My visits with the Nelson sisters were not always organized around the primary texts I had been uncovering. The sisters, in particular Estelle, decided otherwise: she wanted to engage me actively with their own memories and domestic archives, variously kept on walls, in boxes, and in their homes, thus offering a context they thought I needed. Like experienced archivists, the sisters decided what would be chosen, preserved, discarded, and, when prompted, shared with the researcher. In doing so, they self-identified as the keepers of their local history. Keen on having me explore her archives, and quite proud of her father (Cecil, Sr.), Estelle showed me Cecil’s many military medals recognizing his service in World War I—the Distinguished Service Medal, the Purple Heart, and the French Coir de Guerre.
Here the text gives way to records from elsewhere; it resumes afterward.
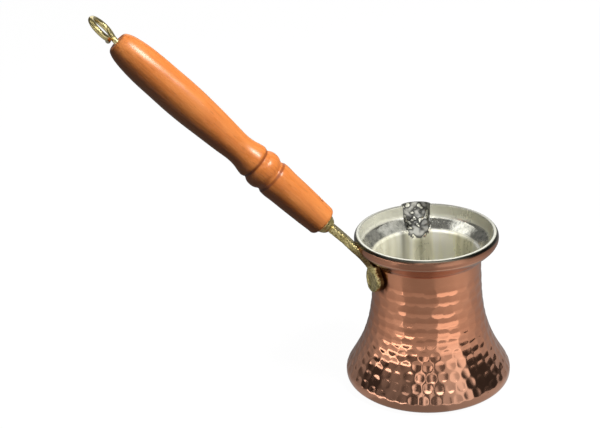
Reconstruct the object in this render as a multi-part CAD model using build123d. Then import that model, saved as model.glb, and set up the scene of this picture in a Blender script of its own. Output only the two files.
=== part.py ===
"""Hammered copper coffee pot (cezve): turned wooden handle on a cast bracket, hanging eye.

Frame, in mm: the origin is the centre of the pot's flat underside, +Z is up, the handle
leaves towards -X and the pouring spout points to +Y.
"""
from build123d import *
from math import cos, hypot, radians, sin
import os

os.makedirs("parts", exist_ok=True)

# ---------------------------------------------------------------- pot: outer profile (radius, height)
RIM_Z = 88.3
FOOT_R = 40.3
PROFILE_BODY = [
    (FOOT_R, 0.0), (42.2, 0.75), (44.0, 1.9), (45.15, 3.3), (45.45, 5.1), (45.35, 7.0), (44.5, 9.2),
    (42.9, 11.9), (40.6, 15.9), (37.8, 21.2), (35.2, 27.4), (32.95, 34.4), (31.25, 42.4),
    (30.15, 51.2), (29.8, 58.3), (29.6, 65.0), (29.55, 71.5), (29.8, 74.2),
]
PROFILE_FLARE = [
    (29.8, 74.2), (31.2, 76.0), (34.6, 79.0), (37.4, 81.7), (38.55, 83.5), (38.8, 85.4), (38.5, 87.0),
    (37.6, RIM_Z),
]
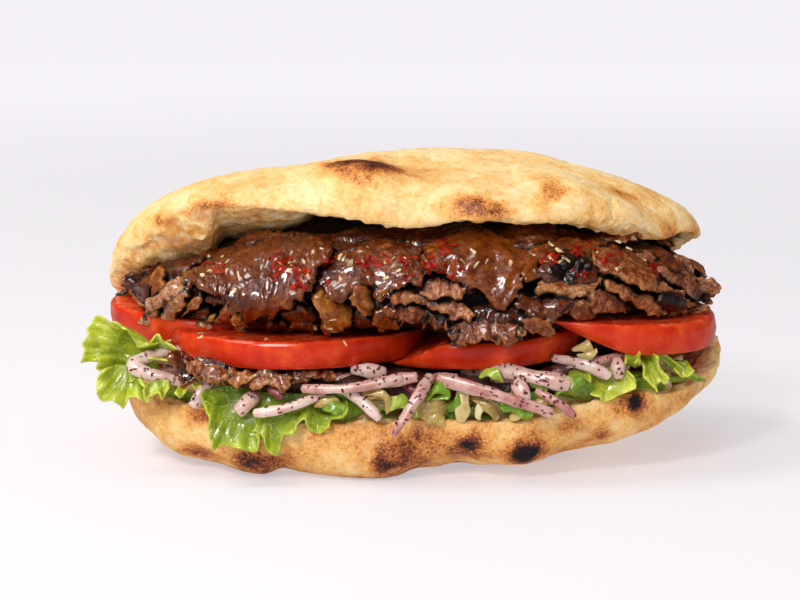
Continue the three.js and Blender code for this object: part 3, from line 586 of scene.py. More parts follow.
# Larger pieces along the open edge: both ends, bow, width, twist, cup and ripple.
EDGE_CABBAGE = (
    ((5, -54, 20.4), (13, -53, 22.4), (0, -1.5, 1), 5.0, 0.6, 0.6, 0.5),
    ((7, -55, 18.6), (12.6, -55, 18.8), (0, -1, 0.6), 3.2, 0, 0.4, 0.3),
    ((17.6, -54, 27), (17, -55, 18.2), (0.4, -1.5, 0), 4.0, 0.4, 0.5, 0.3),
    ((20, -53, 25), (27.4, -55, 18.6), (1, -2, 1), 2.6, 1.2, 0.6, 0.4),
    ((25, -54, 25.6), (22, -55, 18.8), (-1, -1, 0), 2.2, -0.8, 0.4, 0.4),
    ((31, -55, 19.2), (36.6, -55, 20.4), (0, -1, 0.8), 2.6, 0.5, 0.3, 0.3),
    ((-10.6, -54, 26), (-3.4, -55, 20.6), (2.4, -2, 3), 2.4, 1.4, 0.5, 0.4),
    ((-9, -54, 22), (-5, -55, 25), (-1, -1, 2), 1.8, -1.2, 0.3, 0.3),
    ((50, -43, 37), (55, -46, 36.4), (0, -2, 1.6), 3.6, 2.6, 1.2, 0.3),
    ((51, -45, 34.6), (56, -47, 37.4), (0, -1, -0.6), 2.8, -1.4, 0.8, 0.3),
    ((36, -55, 22.4), (44, -54, 24.6), (0, -1, 0.6), 2.4, 0.9, 0.4, 0.4),
    ((-24, -55, 22.6), (-17, -55, 24), (0, -1, 1), 2.0, 1.2, 0.4, 0.4),
)
EDGE_GREENS = (
    ((28, -54, 24), (37.4, -56, 20.4), (0, -2, 1), 4.6, 0.8, 0.9, 0.8),
    ((7.4, -53, 25), (14.2, -54, 26), (0, -2, 2.6), 3.6, 1.6, 0.6, 0.9),
    ((22.8, -51, 31), (29, -53, 29), (0, -2, 2.2), 3.2, 1.8, 0.5, 0.8),
    ((43.4, -54, 25), (50, -53, 28.6), (0, -2, 3), 3.0, 2.0, 0.6, 0.9),
    ((46, -53, 29.6), (54, -52, 26.4), (0, -2, 1), 4.6, 1.0, 0.8, 0.8),
    ((-21.6, -54, 24.4), (-15.4, -56, 20), (0, -2, 1), 4.6, 1.0, 0.8, 0.9),
    ((-4.4, -53, 22), (2.4, -54, 23.4), (0, -2, 1.4), 4.0, 0.9, 0.8, 0.8),
    ((13, -54, 22), (17, -54, 26), (1, -2, 0), 2.6, 1.4, 0.6, 0.8),
    ((36.6, -53, 30), (41, -54, 26), (1, -1, 0), 2.8, 1.4, 0.5, 0.8),
)
for kind, pieces in ((cabbage, EDGE_CABBAGE), (greens, EDGE_GREENS)):
    kind += [ribbon(*spec, 0.6, 22, 5, 300 + i) for i, spec in enumerate(pieces)]


def thicken(piece, thick):
    """Gives a sheet its thickness in millimetres and rounds its edges."""
    apply_modifier(piece, "SOLIDIFY", thickness=thick * MM, offset=0)
    apply_modifier(piece, "SUBSURF", levels=1, render_levels=1)


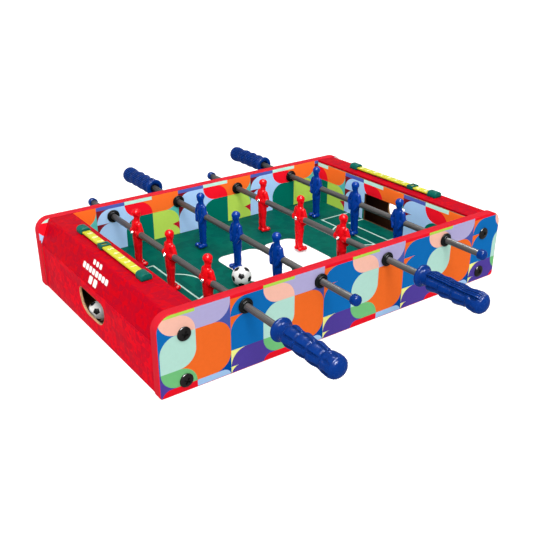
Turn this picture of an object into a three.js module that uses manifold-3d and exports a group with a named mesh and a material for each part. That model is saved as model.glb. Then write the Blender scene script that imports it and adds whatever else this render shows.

Throughout their lives, the Nelson sisters engaged in historical documentation and archival habits, created and collected texts, interpreted them (patiently) for anyone interested (myself and many others), and articulated local Black histories of self-determination and uplift. The gendered prescriptions that have maintained women in particular domestic roles and determined their professional choices—as nurses, teachers, high school principals—have also equipped them to transform their homes into sites for historical and archival production, thus translating the “nurturing” into affirming sites of memory. The Nelson sisters, and other women in their generation, who had to work on campus as cooks, maids, and “stock girls” (their term), have subverted customary representations of African Americans, and have created new, dignified ones: they call themselves historians and are rightfully recognized as such by their families and communities. Noted African American activist and writer bell hooks would deem their work a non-institutionalized curatorial practice, which has not made it to the official records, but has left enduring historical traces in Black neighborhoods.

Vanessa Rouillon is an Assistant Professor of Writing and Rhetoric at James Madison University. She received a Ph.D  in English (Writing Studies) from UIUC in 2013.